The specific price is called the strike price because you will presumably strike when the stock price falls to that value or lower. And, you can only sell it up to an agreed-upon date. That's known as the expiration date because that's when your option expires.

In an American option, if you sell your stock at the strike price before the expiration date, you exercise your put option. In a European option, you can only exercise your put option exactly on the expiration date.


When you buy a put option, that guarantees you'll never lose more than the strike price. You pay a small fee to the person who is willing to buy your stock.

The fee covers his risk. After all, he realizes you could ask him to buy it on any day during the agreed-upon period. He also realizes there's the possibility the stock could be worth far, far less on that day. But he thinks it's worth it because he believes the stock price will rise. Like an insurance company, he'd rather have the fee you give him in return for the slight chance he'll have to buy the stock.

Long Put: If you buy a put without owning the stock, that's known as a long put. 

Protected Put: If you buy a put on a stock you already own, that's known as a protected put. You can also buy a put for a portfolio of stocks, or an exchange-traded fund (ETF). That's known as a protective index put.


When you sell a put option, you agree to buy a stock at an agreed-upon price. It's also known as shorting a put.

Put sellers lose money if the stock price falls. That's because they must buy the stock at the strike price but can only sell it at a lower price. 

They make money if the stock price rises. That's because the buyer won't exercise the option. The put sellers pocket the fee.

Put sellers stay in business by writing lots of puts on stocks they think will rise in value. They hope the fees they collect will offset the occasional loss they incur when stock prices fall.

Their mindset is similar to an apartment owner. He hopes that he'll get enough rent from the responsible tenants to offset the cost of the deadbeats and those who wreck his apartment.

A put seller can get out of the agreement anytime by buying the same option from someone else. If the fee for the new option is lower than what he received for the old one, he pockets the difference. He would only do this if he thought the trade was going against him.

Some traders sell puts on stocks they'd like to own because they think they are currently undervalued. They are happy to buy the stock at the current price because they believe it will rise again in the future. Since the buyer of the put pays them the fee, they actually buy the stock at a discount.

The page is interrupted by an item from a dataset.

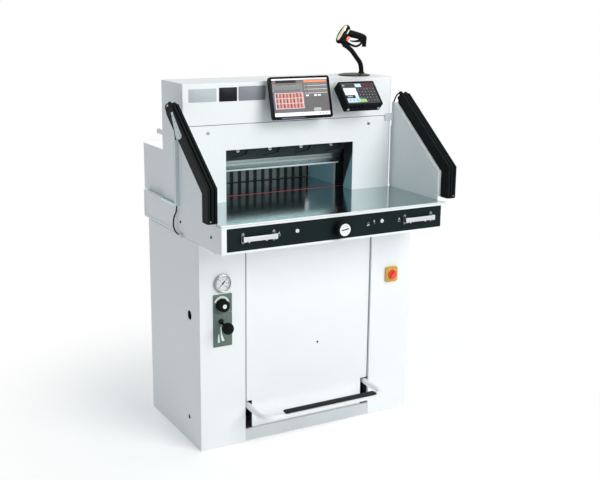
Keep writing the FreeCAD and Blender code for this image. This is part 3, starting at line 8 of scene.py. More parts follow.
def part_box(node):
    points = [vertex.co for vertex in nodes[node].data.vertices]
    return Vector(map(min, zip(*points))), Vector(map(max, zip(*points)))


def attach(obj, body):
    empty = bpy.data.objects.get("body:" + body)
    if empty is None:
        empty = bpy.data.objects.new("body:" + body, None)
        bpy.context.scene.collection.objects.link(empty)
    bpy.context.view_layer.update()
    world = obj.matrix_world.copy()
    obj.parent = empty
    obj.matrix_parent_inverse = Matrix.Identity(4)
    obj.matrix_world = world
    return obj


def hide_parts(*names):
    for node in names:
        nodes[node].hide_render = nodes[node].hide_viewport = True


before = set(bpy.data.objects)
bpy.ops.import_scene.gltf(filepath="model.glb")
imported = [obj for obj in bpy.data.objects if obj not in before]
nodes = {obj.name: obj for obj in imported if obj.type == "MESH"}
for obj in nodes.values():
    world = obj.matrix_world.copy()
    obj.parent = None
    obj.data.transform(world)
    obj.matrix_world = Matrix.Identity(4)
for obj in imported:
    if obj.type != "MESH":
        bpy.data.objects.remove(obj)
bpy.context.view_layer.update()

Cash Secured Put Sale: You keep enough money in your account to buy the stock or cover the put. 

Naked Put: You don't keep enough in the account to buy the stock. 

Example Using Commodities

Put options are used for commodities as well as stocks. Commodities are tangible things like gold, oil, and agricultural products, including wheat, corn, and pork bellies. Unlike stocks, commodities aren't bought and sold outright. No one purchases and takes ownership of a "pork belly." 

Instead, commodities are bought as futures contracts. These contracts are hazardous because they can expose you to unlimited losses. Why? Unlike stocks, you can't buy just one ounce of gold. A single gold contract is worth 100 ounces of gold. If gold loses $1 an ounce the day after you bought your contract, you've just lost $100. Since the contract is in the future, you could lose hundreds or thousands of dollars by the time the contract comes due.

Put options are used in commodities trading because they are a lower risk way to get involved in these highly risky commodities futures contracts. In commodities, a put option gives you the option to sell a futures contract on the underlying commodity. When you buy a put option, your risk is limited to the price you pay for the put option (premium) plus any commissions and fees. Even with the reduced risk, most traders don't exercise the put option. Instead, they close it before it expires. They just use it for insurance to protect their losses.